Support from friends and neighbors
Deans conducted a social media campaign during the summer that netted enough used and new book donations to fill all three libraries, with backups for replenishment.
Deans received donations from the Whiteville Juniorettes and from individuals whose children had outgrown the books on their shelves. The Early Childhood Educators’ Club at SCC not only collected books for Deans’ libraries but even wrote some original literature for her.
“There’s a body of research,” she said, “showing that children’s level of engagement with books increases when the books’ content is culturally relevant.” So Deans’ fellow early education students created stories set at Lake Waccamaw, the N.C. Museum of Science at Whiteville and a Waccamaw Siouan Pow-Wow.
“The day we set up the libraries at the health department just happened to be dental clinic day,” Deans said. The children awaiting appointments were enthusiastic about the books.
The health department’s security officer, Sgt. Morton, said, “The books are a good thing. Otherwise a lot of the kids would be running around or playing with their parents’ cell phones. This gives them something to do.”
As official “steward” of the three libraries, Deans visits them periodically and keeps them in good condition.
Whiteville speech-language pathologist Carla Brown reached out to Deans to find out how she could set up a library. Instead of having a box custom-built, Brown ordered a ready-made box from the Little Free Libraries website. She will install it at her business around the end of December or beginning of January.
“Very unexpected” help
There was an application process to become part of the official nationwide network of Little Free Libraries. Deans completed the application and made the additional request that her charter fee of $45 per library be waived.
In support of her grant request, she explained that she had carried out her work as a student, she had already run into some expenses to acquire the boxes, and she was serving low-income children.
“They read my grant application, looked at the demographics of the community, approved of my strategy and waived the fees,” she said.
“Unbeknownst to me, they also sent the story to Whoopi Goldberg and she liked it.” Goldberg announced that Little Free Libraries were at the top of her list of “favorite things.”
Goldberg’s interest led to a new wave of support. On Nov. 14, while recording “The View,” Goldberg’s co-stars and audience celebrated her birthday by collecting books and loading them into five ready-made libraries to be shipped to locations around the United States.
One of the five communities chosen to receive Goldberg’s birthday presents was Whiteville.
The other libraries went to Los Angeles, Calif.; Cincinnati, Ohio; Jersey City, N.J.; and Navarre, Fla. Deans said, “You can watch a video of the presentation online at www.littlefreelibrary.org. Look for ‘Whoopi’s birthday.’”
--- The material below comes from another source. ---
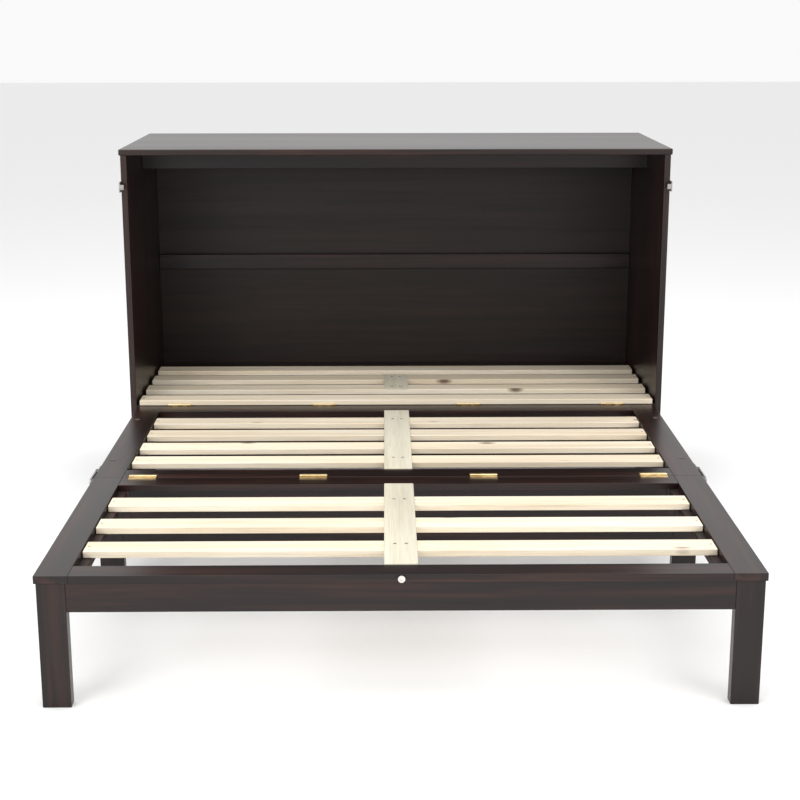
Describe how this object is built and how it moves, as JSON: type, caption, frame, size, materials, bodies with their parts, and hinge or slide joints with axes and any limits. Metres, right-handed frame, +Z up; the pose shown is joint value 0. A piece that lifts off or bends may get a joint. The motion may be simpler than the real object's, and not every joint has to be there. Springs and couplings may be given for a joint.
{
  "type": "murphy wall bed",
  "caption": "Free-standing cabinet bed: slatted deck in hinged sections that fold up into an open-front wooden cabinet, with folding leg frames and side latches.",
  "frame": {"origin": "on the floor under the middle of the opened bed", "axes": "+X across the bed, +Y from the foot towards the cabinet back, +Z up"},
  "size_m": [1.65, 2.133, 1.095],
  "materials": {
    "espresso_wood": "satin dark espresso stain",
    "back_board": "satin dark stain",
    "pine_slats": "bare planed pine",
    "pine_cleats": "stained pine",
    "centre_ply": "bare plywood",
    "brass_hinges": "satin",
    "latch_steel": "dull",
    "knob_nickel": "polished nickel",
    "caps": "dark brown",
    "glides": "black"
  },
  "bodies": {
    "cabinet": {"back_panel": "back_board", "cabinet_glides": "glides", "cabinet_hinge_leaves": "brass_hinges", "cabinet_top": "espresso_wood", "latch_catches": "latch_steel", "mid_back_rail": "espresso_wood", "rear_back_rail": "espresso_wood", "rear_center_board": "centre_ply", "rear_cleats": "pine_cleats", "rear_front_rail": "espresso_wood", "rear_slat_1": "pine_slats", "rear_slat_2": "pine_slats", "rear_slat_3": "pine_slats", "rear_slat_4": "pine_slats", "side_panel_left": "espresso_wood", "side_panel_right": "espresso_wood", "sill_apron": "espresso_wood", "top_stretcher": "espresso_wood"},
    "middle_section": {"deck_hinge_pins": "brass_hinges", "latch_bases": "latch_steel", "middle_center_board": "centre_ply", "middle_cleats": "pine_cleats", "middle_front_leaves": "brass_hinges", "middle_front_rail": "espresso_wood", "middle_leg_hinges": "brass_hinges", "middle_rear_leaves": "brass_hinges", "middle_rear_rail": "espresso_wood", "middle_side_rail_left": "espresso_wood", "middle_side_rail_right": "espresso_wood", "middle_slat_1": "pine_slats", "middle_slat_2": "pine_slats", "middle_slat_3": "pine_slats", "middle_slat_4": "pine_slats", "rail_caps": "caps"},
    "foot_leg_frame": {"foot_apron": "espresso_wood", "foot_leg_leaves": "brass_hinges", "foot_leg_left": "espresso_wood", "foot_leg_right": "espresso_wood"},
    "front_section": {"foot_leg_hinges": "brass_hinges", "foot_rail": "espresso_wood", "front_center_board": "centre_ply", "front_cleats": "pine_cleats", "front_hinge_leaves": "brass_hinges", "front_rear_rail": "espresso_wood", "front_side_rail_left": "espresso_wood", "front_side_rail_right": "espresso_wood", "front_slat_1": "pine_slats", "front_slat_2": "pine_slats", "front_slat_3": "pine_slats", "latch_keepers": "latch_steel", "pull_knob": "knob_nickel"},
    "latch_left": {"latch_lever_left": "latch_steel"},
    "latch_right": {"latch_lever_right": "latch_steel"},
    "middle_leg_frame": {"middle_leg_blocks": "espresso_wood", "middle_leg_leaves": "brass_hinges", "middle_leg_left": "espresso_wood", "middle_leg_panel": "espresso_wood", "middle_leg_right": "espresso_wood"}
  },
  "joints": [
    {"name": "middle_fold", "type": "hinge", "parent": "cabinet", "child": "middle_section", "pos_m": [0, 0.4345, 0.3132], "axis": [-1, 0, 0], "range_deg": [0, 90]},
    {"name": "front_fold", "type": "hinge", "parent": "middle_section", "child": "front_section", "pos_m": [0, -0.3235, 0.3132], "axis": [-1, 0, 0], "range_deg": [0, 180]},
    {"name": "middle_legs_fold", "type": "hinge", "parent": "middle_section", "child": "middle_leg_frame", "pos_m": [0, -0.2813, 0.2888], "axis": [1, 0, 0], "range_deg": [0, 90]},
    {"name": "foot_legs_fold", "type": "hinge", "parent": "front_section", "child": "foot_leg_frame", "pos_m": [0, -1.0163, 0.2888], "axis": [1, 0, 0], "range_deg": [0, 90]},
    {"name": "latch_left_swing", "type": "hinge", "parent": "middle_section", "child": "latch_left", "pos_m": [-0.8038, -0.2375, 0.301], "axis": [1, 0, 0], "range_deg": [0, 90]},
    {"name": "latch_right_swing", "type": "hinge", "parent": "middle_section", "child": "latch_right", "pos_m": [0.8038, -0.2375, 0.301], "axis": [1, 0, 0], "range_deg": [0, 90]}
  ]
}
The Goldberg library box, with its supply of books, will be installed at SCC. “There are several Little Free Libraries within Whiteville’s city limits now,” she said. “I’d like to see this go out into the county.”
The number of Little Free Libraries that will yet spring up, Deans said, is based on “where the community sees a need. It just takes one person who’s committed and willing to install and pay for a box. After that, it’s easy to maintain.”
Deans received her master’s degree on Saturday, Dec. 10. The following Wednesday after work, she was dropping by the health department to straighten out books as she frequently does.
Security guard Sgt. Morton told her that he now often observes parents reading to their preschoolers while older children read to themselves. Morton has stepped in at times to help children who were bored find a good book. The shelves hold books for a wide range of reading abilities and tastes, with a few in Spanish at present.
As books are removed and replaced, the selection will change. Deans has some replacements at home from her summer book drive, but she said, “I don’t have an infinite supply of books.” She encourages people to use the locations she has set up and help keep them going.
“I want people to feel comfortable to take a book or leave a book,” Deans said. “This needs to belong to the community now, not to me.”
John Deans digs a hole for a lending library.